When the system undergoes dynamic power supply voltage ramping, the power supply voltage transitions from a first voltage, VDD1, to a second voltage, VDD2, as indicated above. During this stage, FIG. 14 illustrates one example where the variable clock signal generator 112 input voltage exponentially increases over time. Consequently, the frequency of the generated clock signal 114 output from the variable clock signal generator may also exponentially increase in time. After the power supply voltage completes ramping, the generated clock signal 114, now operating at VDD2, must again “re-lock onto” the frequency of the reference clock signal 104. As indicated in the timing diagram, the frequency of the generated clock signal 114 may require a significant amount of time to stabilize.
In summary, the clock generating circuit 100 is compatible with systems employing dynamic power supply voltage ramping. It allows mobile devices to dynamically scale up or down the power supply voltage and conserve power consumption.

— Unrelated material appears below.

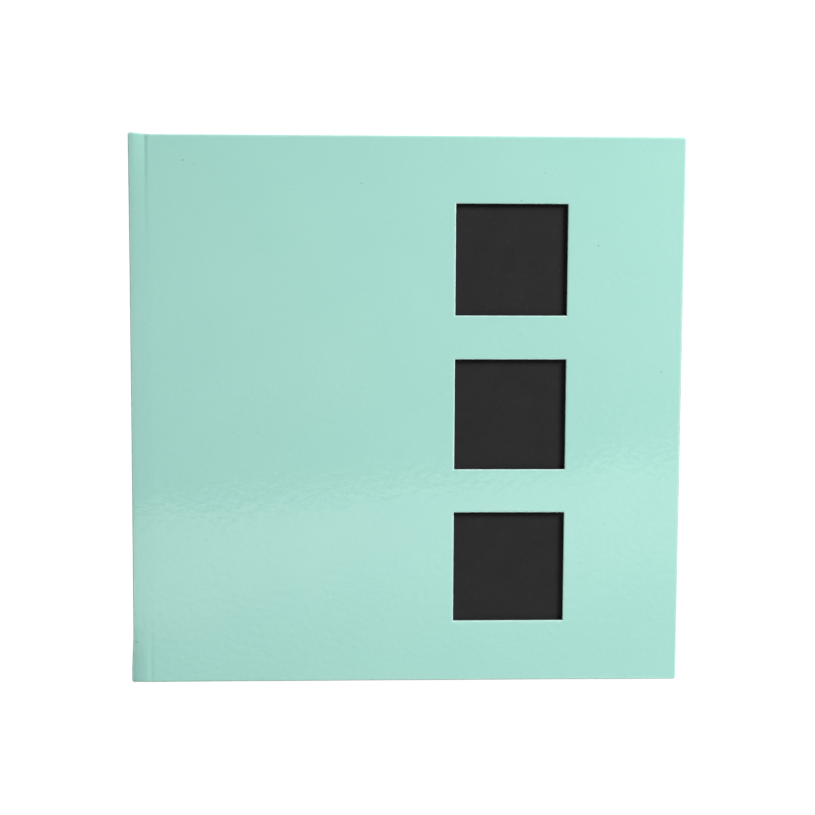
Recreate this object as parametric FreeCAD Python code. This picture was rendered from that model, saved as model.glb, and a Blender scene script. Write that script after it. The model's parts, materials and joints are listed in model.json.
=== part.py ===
import FreeCAD, Part
import os

# Square book-bound scrapbook album, closed and lying on its back cover.
#
# +Z is up out of the front cover, +Y points to the head (the top edge of the cover) and
# the spine runs along the -X side. The origin is the centre of the back cover's outer
# face, so the album stands on Z = 0. All sizes are in millimetres.

# --- driving dimensions ---------------------------------------------------------------
COVER_WIDTH = 251.0          # spine's outer face to fore-edge
COVER_HEIGHT = 250.0         # tail to head
ALBUM_THICKNESS = 27.0       # outer face to outer face

# one printed, laminated sheet covers the boards and the spine
WRAP = 0.25
TURN_IN = 14.0               # how far the wrap is folded over onto the inner face
WRAP_EDGE_RADIUS = 0.5
CORNER_RADIUS = 1.2

# grey boards, the black card behind the windows and the black lining paper
BOARD = 2.1
PASTEDOWN = 0.2
PASTEDOWN_MARGIN = 3.0       # wrap left showing round the pastedown
BACKING_PLAY = 0.2           # round the card that fills the turn-ins' frame

# windows, a column of three squares to the right of the cover's middle
WINDOW_COUNT = 3
WINDOW_SIDE = 50.5
WINDOW_GAP = 20.0
WINDOW_TOP_MARGIN = 30.25
WINDOW_LEFT = 21.7           # from the middle of the cover to the windows' left edge
WINDOW_CORNER_RADIUS = 0.4

# spine and the flexible joints beside it
HINGE_INSET = 2.4            # hinge lines, in from the spine's outer face
HINGE_DEPTH = 2.5            # hinge lines, in from each cover's outer face
JOINT_END = 9.7              # where the boards start, in from the spine's outer face
JOINT_START_PLAY = 0.1
JOINT_SHEET = 0.7            # wrap and hinge cloth glued together
SHOULDER_FOOT = 0.5          # depths of the joint's outer face below the cover's face
SHOULDER_CREST = 0.1
SHOULDER_END = 0.55
GROOVE_FLOOR = 1.35
GROOVE_END = 0.7
CREST_AT = 4.6               # places along the joint, in from the spine's outer face
SHOULDER_END_AT = 6.4
GROOVE_AT = 8.0
SPINE_END_PLAY = 0.1         # spine piece to each hinge line
LINING = 0.12                # kraft lining inside the spine, then the hinge cloth
CLOTH = 0.13
CLOTH_MARGIN = 6.0

# page block
LEAF_COUNT = 20
LEAF = 0.45
LEAF_HEIGHT = 244.0
LEAF_START = 4.0             # bound edge of a leaf's flat part, in from the hinge lines
LEAF_TO_FORE_EDGE = 3.5
GUARD = 0.5                  # folded strip that spaces the leaves apart
GUARD_WIDTH = 12.0
FLYLEAF = 0.25
LEAF_GAP = 0.08

# woven bands at the two ends of the page block's back
BAND_RADIUS = 0.6
BAND_SHORTER_BY = 3.0
BAND_STAND_OFF = 0.7         # centre of the bead beyond the leaves' ends
BAND_SKIRT = 0.15
BAND_SKIRT_LENGTH = 8.0

# --- sizes that follow ----------------------------------------------------------------
HALF_WIDTH = COVER_WIDTH / 2
HALF_HEIGHT = COVER_HEIGHT / 2
SPINE_FACE = -HALF_WIDTH
HINGE_X = SPINE_FACE + HINGE_INSET
BOARD_X = SPINE_FACE + JOINT_END
COVER_CORE = WRAP + BOARD            # depth of the board's inner face
TURN_IN_FACE = COVER_CORE + WRAP
COVER_THICKNESS = TURN_IN_FACE + PASTEDOWN
SPINE_LOW = HINGE_DEPTH + SPINE_END_PLAY
SPINE_HIGH = ALBUM_THICKNESS - SPINE_LOW
LEAF_X = HINGE_X + LEAF_START
FORE_X = HALF_WIDTH - LEAF_TO_FORE_EDGE
HALF_LEAF = LEAF_HEIGHT / 2
LEAF_PITCH = GUARD + LEAF + LEAF_GAP
BLOCK_THICKNESS = 2 * (FLYLEAF + LEAF_GAP) + LEAF_COUNT * LEAF_PITCH - LEAF_GAP
BLOCK_LOW = (ALBUM_THICKNESS - BLOCK_THICKNESS) / 2
CUT = 1.0                            # how far cutting tools run past what they cut


def block(x0, x1, half_y, z0, z1):
    """A box from x0 to x1 and z0 to z1, centred on Y = 0."""
    corner = FreeCAD.Vector(x0, -half_y, z0)
    return Part.makeBox(x1 - x0, 2 * half_y, z1 - z0, corner)


def at_depth(front, outer, inner):
    """Heights of two depths below a cover's outer face, lowest first."""
    if front:
        return ALBUM_THICKNESS - inner, ALBUM_THICKNESS - outer
    return outer, inner


def upright_edges(shape, x_at_least):
    """The solid's vertical edges whose X is at least the given one."""
    found = []
    for edge in shape.Edges:
        low, high = edge.BoundBox.ZMin, edge.BoundBox.ZMax
        straight_up = edge.BoundBox.XLength < 1e-6 and edge.BoundBox.YLength < 1e-6
        if straight_up and high - low > 1e-6 and edge.BoundBox.XMin >= x_at_least:
            found.append(edge)
    return found


def window_holes(margin, z0, z1):
    """Three square holes, each side grown by margin, from z0 to z1."""
    side = WINDOW_SIDE + 2 * margin
    radius = WINDOW_CORNER_RADIUS + margin
    holes = []
    for number in range(WINDOW_COUNT):
        top = HALF_HEIGHT - WINDOW_TOP_MARGIN - number * (WINDOW_SIDE + WINDOW_GAP)
        corner = FreeCAD.Vector(WINDOW_LEFT - margin, top - WINDOW_SIDE - margin, z0)
        hole = Part.makeBox(side, side, z1 - z0, corner)
        holes.append(hole.makeFillet(radius, upright_edges(hole, 0)))
    return holes


def outer_rim(shape, front):
    """Edges of a cover's outer face along its head, tail and fore-edge."""
    face_z = ALBUM_THICKNESS if front else 0.0
    found = []
    for edge in shape.Edges:
        box = edge.BoundBox
        in_face = abs(box.ZMin - face_z) < 1e-6 and abs(box.ZMax - face_z) < 1e-6
        at_end = abs(box.YMin) > HALF_HEIGHT - CORNER_RADIUS - 1e-6
        at_end = at_end and abs(box.YMax) > HALF_HEIGHT - CORNER_RADIUS - 1e-6
        at_end = at_end and box.YMin * box.YMax > 0
        if in_face and (at_end or box.XMin > HALF_WIDTH - 1e-6):
            found.append(edge)
    return found


def cover_board(front):
    """Grey board inside one cover."""
    low, high = at_depth(front, WRAP, COVER_CORE)
    board = block(BOARD_X, HALF_WIDTH - WRAP, HALF_HEIGHT - WRAP, low, high)
    board = board.makeFillet(CORNER_RADIUS - WRAP, upright_edges(board, 0))
    if front:
        board = board.cut(window_holes(WRAP, low - CUT, high + CUT))
    return board


def cover_wrap(front):
    """Laminated sheet over one board, with its turn-ins and the windows' linings."""
    low, high = at_depth(front, 0, TURN_IN_FACE)
    wrap = block(BOARD_X, HALF_WIDTH, HALF_HEIGHT, low, high)
    wrap = wrap.makeFillet(CORNER_RADIUS, upright_edges(wrap, 0))
    wrap = wrap.makeFillet(WRAP_EDGE_RADIUS, outer_rim(wrap, front))
    core_low, core_high = at_depth(front, COVER_CORE, TURN_IN_FACE + CUT)
    recess = block(BOARD_X - CUT, HALF_WIDTH - TURN_IN, HALF_HEIGHT - TURN_IN, core_low, core_high)
    wrap = wrap.cut([cover_board(front), recess])
    if front:
        wrap = wrap.cut(window_holes(0, low - CUT, high + CUT))
    return wrap


def window_backing():
    """Black card behind the windows, inside the frame of the turn-ins."""
    low, high = at_depth(True, COVER_CORE, TURN_IN_FACE)
    inset = TURN_IN + BACKING_PLAY
    return block(BOARD_X, HALF_WIDTH - inset, HALF_HEIGHT - inset, low, high)


def pastedown(front):
    """Black lining paper on a cover's inner face."""
    low, high = at_depth(front, TURN_IN_FACE, COVER_THICKNESS)
    inset = PASTEDOWN_MARGIN
    return block(BOARD_X, HALF_WIDTH - inset, HALF_HEIGHT - inset, low, high)


def joint_strip(front):
    """Flexible strip between spine and board: a low shoulder, then the French groove."""
    def point(distance, depth):
        height = ALBUM_THICKNESS - depth if front else depth
        return FreeCAD.Vector(SPINE_FACE + distance, -HALF_HEIGHT, height)

    def outline(extra):
        shoulder = Part.Arc(
            point(HINGE_INSET + JOINT_START_PLAY, SHOULDER_FOOT + extra),
            point(CREST_AT, SHOULDER_CREST + extra),
            point(SHOULDER_END_AT, SHOULDER_END + extra),
        )
        groove = Part.Arc(
            point(SHOULDER_END_AT, SHOULDER_END + extra),
            point(GROOVE_AT, GROOVE_FLOOR + extra),
            point(JOINT_END, GROOVE_END + extra),
        )
        return shoulder.toShape(), groove.toShape()

    outer = outline(0)
    inner = outline(JOINT_SHEET)
    start = Part.makeLine(
        point(HINGE_INSET + JOINT_START_PLAY, SHOULDER_FOOT),
        point(HINGE_INSET + JOINT_START_PLAY, SHOULDER_FOOT + JOINT_SHEET),
    )
    end = Part.makeLine(
        point(JOINT_END, GROOVE_END),
        point(JOINT_END, GROOVE_END + JOINT_SHEET),
    )
    wire = Part.Wire(Part.__sortEdges__([start, *inner, end, *outer]))
    return Part.Face(wire).extrude(FreeCAD.Vector(0, COVER_HEIGHT, 0))


def spine_board():
    """Stiff strip inside the spine."""
    inner_x = SPINE_FACE + WRAP + BOARD
    return block(SPINE_FACE + WRAP, inner_x, HALF_HEIGHT - WRAP, SPINE_LOW + WRAP, SPINE_HIGH - WRAP)


def spine_wrap():
    """Laminated sheet round the spine board, open on the page side."""
    outer = block(SPINE_FACE, SPINE_FACE + WRAP + BOARD, HALF_HEIGHT, SPINE_LOW, SPINE_HIGH)
    return outer.cut(spine_board())


def spine_layer(start, thickness, margin):
    """A thin strip glued inside the spine, start away from the spine board."""
    x0 = SPINE_FACE + WRAP + BOARD + start
    return block(x0, x0 + thickness, HALF_HEIGHT - margin, SPINE_LOW + WRAP, SPINE_HIGH - WRAP)


def end_band(side):
    """Woven band at the head (side = 1) or the tail (side = -1) of the page block."""
    cloth_x = SPINE_FACE + WRAP + BOARD + LINING + CLOTH
    low = SPINE_LOW + BAND_SHORTER_BY
    length = SPINE_HIGH - BAND_SHORTER_BY - low
    bead_y = side * (HALF_LEAF + BAND_STAND_OFF)
    centre = FreeCAD.Vector(cloth_x + BAND_RADIUS, bead_y, low)
    bead = Part.makeCylinder(BAND_RADIUS, length, centre, FreeCAD.Vector(0, 0, 1))
    start_y = min(bead_y, bead_y - side * BAND_SKIRT_LENGTH)
    corner = FreeCAD.Vector(cloth_x, start_y, low)
    skirt = Part.makeBox(BAND_SKIRT, BAND_SKIRT_LENGTH, length, corner)
    return bead.fuse(skirt).removeSplitter()


def sheet(low, thickness):
    """A full-size page or flyleaf."""
    return block(LEAF_X, FORE_X, HALF_LEAF, low, low + thickness)


def leaf_and_guard(number):
    """Leaf number 1 is the first under the front cover.

    The guard lies on the side of the nearer cover, so the middle opening is clear.
    """
    low = BLOCK_LOW + FLYLEAF + LEAF_GAP + (LEAF_COUNT - number) * LEAF_PITCH
    in_front_half = number <= LEAF_COUNT // 2
    leaf_low = low if in_front_half else low + GUARD
    guard_low = low + LEAF if in_front_half else low
    guard = block(LEAF_X, LEAF_X + GUARD_WIDTH, HALF_LEAF, guard_low, guard_low + GUARD)
    return sheet(leaf_low, LEAF), guard


def build():
    """Every piece of the album, by node name."""
    nodes = {}
    for cover, front in (("back", False), ("front", True)):
        nodes[cover + "_board"] = cover_board(front)
        nodes[cover + "_cover_wrap"] = cover_wrap(front)
        nodes[cover + "_joint_strip"] = joint_strip(front)
        nodes[cover + "_pastedown"] = pastedown(front)
    nodes["window_backing"] = window_backing()
    nodes["spine_board"] = spine_board()
    nodes["spine_wrap"] = spine_wrap()
    nodes["spine_lining"] = spine_layer(0, LINING, WRAP)
    nodes["hinge_cloth"] = spine_layer(LINING, CLOTH, CLOTH_MARGIN)
    nodes["head_band"] = end_band(1)
    nodes["tail_band"] = end_band(-1)
    nodes["back_flyleaf"] = sheet(BLOCK_LOW, FLYLEAF)
    nodes["front_flyleaf"] = sheet(ALBUM_THICKNESS - BLOCK_LOW - FLYLEAF, FLYLEAF)
    for number in range(1, LEAF_COUNT + 1):
        leaf, guard = leaf_and_guard(number)
        nodes["leaf_%02d" % number] = leaf
        nodes["guard_%02d" % number] = guard
    return nodes


os.makedirs("parts", exist_ok=True)
for name, shape in build().items():
    shape.exportStep("parts/" + name + ".step")
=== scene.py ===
"""Looks of the square scrapbook album: laminated cover, windows, pages, light and camera."""

import json
import math

import bpy
import numpy as np
from mathutils import Matrix, Vector


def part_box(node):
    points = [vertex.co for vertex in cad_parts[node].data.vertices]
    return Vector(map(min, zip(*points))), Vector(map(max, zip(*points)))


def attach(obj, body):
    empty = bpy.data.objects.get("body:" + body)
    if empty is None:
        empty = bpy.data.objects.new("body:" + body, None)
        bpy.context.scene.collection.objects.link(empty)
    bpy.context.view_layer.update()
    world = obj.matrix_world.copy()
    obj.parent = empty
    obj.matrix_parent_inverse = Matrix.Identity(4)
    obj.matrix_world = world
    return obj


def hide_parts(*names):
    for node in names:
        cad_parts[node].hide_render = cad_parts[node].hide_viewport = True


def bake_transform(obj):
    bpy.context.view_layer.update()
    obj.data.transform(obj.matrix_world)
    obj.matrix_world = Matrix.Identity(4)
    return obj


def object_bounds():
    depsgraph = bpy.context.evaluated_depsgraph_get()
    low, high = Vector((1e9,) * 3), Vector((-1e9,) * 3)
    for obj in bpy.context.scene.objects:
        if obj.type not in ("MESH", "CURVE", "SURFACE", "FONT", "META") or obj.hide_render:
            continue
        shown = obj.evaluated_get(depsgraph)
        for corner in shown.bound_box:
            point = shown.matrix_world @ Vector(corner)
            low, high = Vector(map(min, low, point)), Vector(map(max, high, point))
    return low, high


MM = 0.001

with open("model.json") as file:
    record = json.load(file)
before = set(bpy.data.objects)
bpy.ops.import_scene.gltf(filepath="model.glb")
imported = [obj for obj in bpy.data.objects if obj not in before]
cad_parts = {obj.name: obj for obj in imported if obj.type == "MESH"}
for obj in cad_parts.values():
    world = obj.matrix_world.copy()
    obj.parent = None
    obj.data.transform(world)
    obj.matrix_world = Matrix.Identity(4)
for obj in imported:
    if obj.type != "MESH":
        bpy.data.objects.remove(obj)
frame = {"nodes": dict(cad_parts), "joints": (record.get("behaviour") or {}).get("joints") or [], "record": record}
cad_low, cad_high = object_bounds()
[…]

However, the clock generating circuit 100 suffers from having a frequency-changing generated clock signal 114 during voltage ramping and requires a long resettling time. This phenomenon is attributable to a significant amount of phase error detected at the phase frequency detector 102 and seen at the input of the charge pump 108 during and immediately after power supply voltage ramping.
Therefore, a need exists for faster clock generating circuits such as those adapted for dynamic power supply voltage ramping.